Records provided:
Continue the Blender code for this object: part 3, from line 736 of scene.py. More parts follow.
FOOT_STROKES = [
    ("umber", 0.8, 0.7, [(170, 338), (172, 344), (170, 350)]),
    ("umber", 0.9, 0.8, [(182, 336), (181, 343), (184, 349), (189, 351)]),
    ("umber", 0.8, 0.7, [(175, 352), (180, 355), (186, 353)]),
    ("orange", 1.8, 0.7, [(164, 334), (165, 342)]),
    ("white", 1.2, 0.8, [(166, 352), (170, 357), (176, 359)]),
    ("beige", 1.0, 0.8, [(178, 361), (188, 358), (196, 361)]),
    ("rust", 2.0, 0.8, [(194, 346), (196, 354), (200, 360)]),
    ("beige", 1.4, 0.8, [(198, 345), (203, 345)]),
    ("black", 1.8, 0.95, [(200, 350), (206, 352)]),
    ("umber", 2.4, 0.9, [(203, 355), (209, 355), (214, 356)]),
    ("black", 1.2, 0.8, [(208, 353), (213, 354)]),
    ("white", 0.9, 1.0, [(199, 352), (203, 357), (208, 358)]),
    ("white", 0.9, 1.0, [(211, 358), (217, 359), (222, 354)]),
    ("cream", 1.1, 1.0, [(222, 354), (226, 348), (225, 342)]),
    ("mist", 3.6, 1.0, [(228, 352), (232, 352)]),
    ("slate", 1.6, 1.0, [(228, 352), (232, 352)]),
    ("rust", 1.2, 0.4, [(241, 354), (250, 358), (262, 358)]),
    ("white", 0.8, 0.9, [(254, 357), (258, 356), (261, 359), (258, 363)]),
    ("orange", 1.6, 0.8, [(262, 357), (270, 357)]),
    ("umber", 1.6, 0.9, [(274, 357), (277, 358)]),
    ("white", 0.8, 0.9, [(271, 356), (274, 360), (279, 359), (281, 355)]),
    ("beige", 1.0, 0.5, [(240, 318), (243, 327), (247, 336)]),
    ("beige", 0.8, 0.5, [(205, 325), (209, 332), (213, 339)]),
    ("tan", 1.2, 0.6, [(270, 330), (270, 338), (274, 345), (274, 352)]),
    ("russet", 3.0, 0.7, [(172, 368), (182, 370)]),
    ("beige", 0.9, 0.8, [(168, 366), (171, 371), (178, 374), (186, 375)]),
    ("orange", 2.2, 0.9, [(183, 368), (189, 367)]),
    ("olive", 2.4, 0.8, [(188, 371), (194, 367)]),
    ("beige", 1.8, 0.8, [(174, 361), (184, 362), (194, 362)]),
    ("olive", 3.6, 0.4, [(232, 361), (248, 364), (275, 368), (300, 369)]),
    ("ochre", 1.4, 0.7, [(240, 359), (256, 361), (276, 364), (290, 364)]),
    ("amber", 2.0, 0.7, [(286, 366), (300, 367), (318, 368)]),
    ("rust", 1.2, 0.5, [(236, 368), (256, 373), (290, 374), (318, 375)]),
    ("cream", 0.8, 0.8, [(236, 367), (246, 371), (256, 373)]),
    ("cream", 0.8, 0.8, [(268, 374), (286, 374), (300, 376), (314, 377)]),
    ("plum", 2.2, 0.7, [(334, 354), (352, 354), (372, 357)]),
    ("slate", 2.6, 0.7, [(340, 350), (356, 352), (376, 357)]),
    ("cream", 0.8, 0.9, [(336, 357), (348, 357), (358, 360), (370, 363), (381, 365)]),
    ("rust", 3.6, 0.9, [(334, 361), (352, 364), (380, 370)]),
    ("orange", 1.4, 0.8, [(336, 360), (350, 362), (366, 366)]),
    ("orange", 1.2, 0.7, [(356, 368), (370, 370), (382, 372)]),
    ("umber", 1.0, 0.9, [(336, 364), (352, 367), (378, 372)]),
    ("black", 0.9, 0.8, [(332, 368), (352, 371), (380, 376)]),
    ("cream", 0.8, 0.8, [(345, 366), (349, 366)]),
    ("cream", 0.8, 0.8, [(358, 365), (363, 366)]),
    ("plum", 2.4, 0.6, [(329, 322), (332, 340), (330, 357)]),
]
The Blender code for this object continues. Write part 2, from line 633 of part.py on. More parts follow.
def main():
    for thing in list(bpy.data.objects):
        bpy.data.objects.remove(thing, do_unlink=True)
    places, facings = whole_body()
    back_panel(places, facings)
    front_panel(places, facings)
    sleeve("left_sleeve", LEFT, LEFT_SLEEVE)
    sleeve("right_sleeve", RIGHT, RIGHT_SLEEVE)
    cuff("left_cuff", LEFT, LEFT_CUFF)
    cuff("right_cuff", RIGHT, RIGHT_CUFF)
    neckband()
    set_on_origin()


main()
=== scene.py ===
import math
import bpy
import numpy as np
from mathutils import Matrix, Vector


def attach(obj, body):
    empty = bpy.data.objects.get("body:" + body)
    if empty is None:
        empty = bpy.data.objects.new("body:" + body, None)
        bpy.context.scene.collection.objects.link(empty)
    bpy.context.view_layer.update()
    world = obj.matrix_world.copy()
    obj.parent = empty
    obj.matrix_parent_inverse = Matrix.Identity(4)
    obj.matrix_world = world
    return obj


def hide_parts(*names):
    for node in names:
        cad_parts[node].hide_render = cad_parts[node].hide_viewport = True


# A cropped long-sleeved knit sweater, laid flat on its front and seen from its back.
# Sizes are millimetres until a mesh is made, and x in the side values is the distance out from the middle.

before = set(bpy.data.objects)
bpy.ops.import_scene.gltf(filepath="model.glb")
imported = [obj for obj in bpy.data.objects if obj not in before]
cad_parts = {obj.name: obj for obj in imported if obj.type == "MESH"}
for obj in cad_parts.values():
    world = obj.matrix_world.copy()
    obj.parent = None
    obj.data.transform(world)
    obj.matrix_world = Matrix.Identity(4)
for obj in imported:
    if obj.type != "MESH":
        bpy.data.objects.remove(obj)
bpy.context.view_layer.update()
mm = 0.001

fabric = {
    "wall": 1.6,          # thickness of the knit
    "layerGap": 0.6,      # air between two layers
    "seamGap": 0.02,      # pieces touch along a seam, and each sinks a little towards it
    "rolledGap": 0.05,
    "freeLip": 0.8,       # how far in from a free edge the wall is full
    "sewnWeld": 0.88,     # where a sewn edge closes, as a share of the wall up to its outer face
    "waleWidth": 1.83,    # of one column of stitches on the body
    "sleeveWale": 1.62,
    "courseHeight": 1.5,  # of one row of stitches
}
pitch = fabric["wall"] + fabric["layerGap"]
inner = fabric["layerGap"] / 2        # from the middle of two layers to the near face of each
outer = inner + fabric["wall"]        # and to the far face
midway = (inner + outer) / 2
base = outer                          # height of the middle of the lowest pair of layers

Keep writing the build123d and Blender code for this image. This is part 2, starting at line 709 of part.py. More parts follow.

Aim:
Nothing but the lines from the one with "back_panel(places, facings)" through the one with "obj.data.transform(world)" should be retyped; include both and keep them exact.

The result:
    back_panel(places, facings)
    front_panel(places, facings)
    sleeve("left_sleeve", LEFT, LEFT_SLEEVE)
    sleeve("right_sleeve", RIGHT, RIGHT_SLEEVE)
    cuff("left_cuff", LEFT, LEFT_CUFF)
    cuff("right_cuff", RIGHT, RIGHT_CUFF)
    neckband()
    set_on_origin()


main()
=== scene.py ===
import math
import bpy
import numpy as np
from mathutils import Matrix, Vector


def attach(obj, body):
    empty = bpy.data.objects.get("body:" + body)
    if empty is None:
        empty = bpy.data.objects.new("body:" + body, None)
        bpy.context.scene.collection.objects.link(empty)
    bpy.context.view_layer.update()
    world = obj.matrix_world.copy()
    obj.parent = empty
    obj.matrix_parent_inverse = Matrix.Identity(4)
    obj.matrix_world = world
    return obj


def hide_parts(*names):
    for node in names:
        cad_parts[node].hide_render = cad_parts[node].hide_viewport = True


# A cropped long-sleeved knit sweater, laid flat on its front and seen from its back.
# Sizes are millimetres until a mesh is made, and x in the side values is the distance out from the middle.

before = set(bpy.data.objects)
bpy.ops.import_scene.gltf(filepath="model.glb")
imported = [obj for obj in bpy.data.objects if obj not in before]
cad_parts = {obj.name: obj for obj in imported if obj.type == "MESH"}
for obj in cad_parts.values():
    world = obj.matrix_world.copy()
    obj.parent = None
    obj.data.transform(world)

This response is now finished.